I need help to solve this
dy/dx=xy+x-2y-2 // y(0)=2

thank you

Answer 1

Hi tonijv,

This is a separable equation. Factorize the right-hand side to see,\[y(x-2)+(x-2)=(y+1)(x-2)\]You then have,\[\frac{dy}{y+1}=(x-2)dx \rightarrow \int\limits_{}^{} \frac{dy}{y+1}=\int\limits_{}^{}(x-2)dx\]

Answer 2

\[\ln(y+1)=\frac{x^2}{2}-2x+c \rightarrow y=e^{\frac{x^2}{2}-2x+c}-1\]That is,\[y=Ae^{\frac{x^2}{2}-2x}-1\]Using the boundary condition,\[y(0)=Ae^0-1=2\rightarrow A=3\]

Answer 3

Your equation is then,\[y=3e^{\frac{x^2}{2}-2x}\]

Answer 4

The previous comment was correct. This is a separable equation and wanted to also note a slightly different way of factorizing the RHS:

\[dy/dx = xy + x - 2y - 2
= x(y + 1) - 2(y+1)
= (y+1) (x-2)\]

Now place all of the y variables to one side and all of the x variables to the other and you obtain the integral that lokisan noted above. Upon solving this integral you should get:
\[\ln \left| y+1 \right|=x ^{2}/2 - 2x + C\]
Now plug in the initial value conditions for x = 0 and y = 1 and solve for C to obtain: \[C=\ln(2)\]
Thereby, making your final answer:
\[ \ln \left| y+1 \right|=x ^{2}/2 - 2x + \ln(2)\]

Answer 5

thanks guys is my first time here.
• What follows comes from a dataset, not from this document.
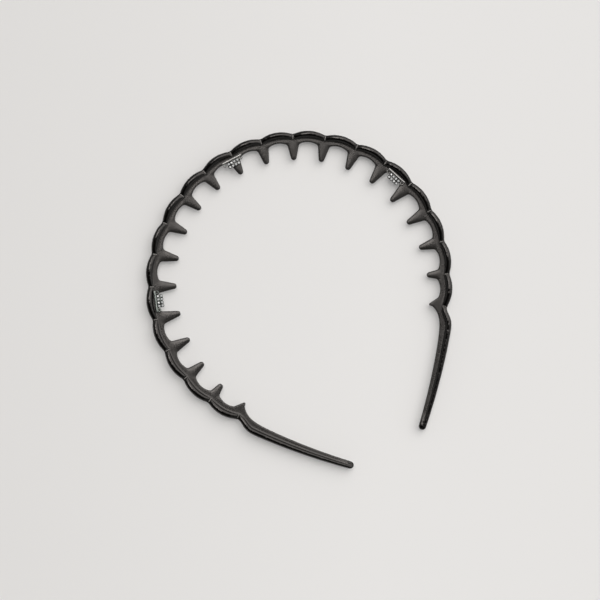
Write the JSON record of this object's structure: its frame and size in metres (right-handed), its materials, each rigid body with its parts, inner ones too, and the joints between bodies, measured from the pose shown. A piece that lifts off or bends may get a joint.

I am lost in differentials. greetings from Barcelona

Answer 6

No probs.

Answer 7

I have given you the answer "implicitly" in terms of y but you can also solve this "explicitly" for y, but some professors don't mind which form you use.

Answer 8

\[y=(1/2)(x-4)(x)(y+1)+2\]
The derivative of the right side of the above with respect to x is:
\[(1/2)(x-4)(y+1)+(1/2) (x)(y+1)\]
or
\[x y+x-2 y-2\]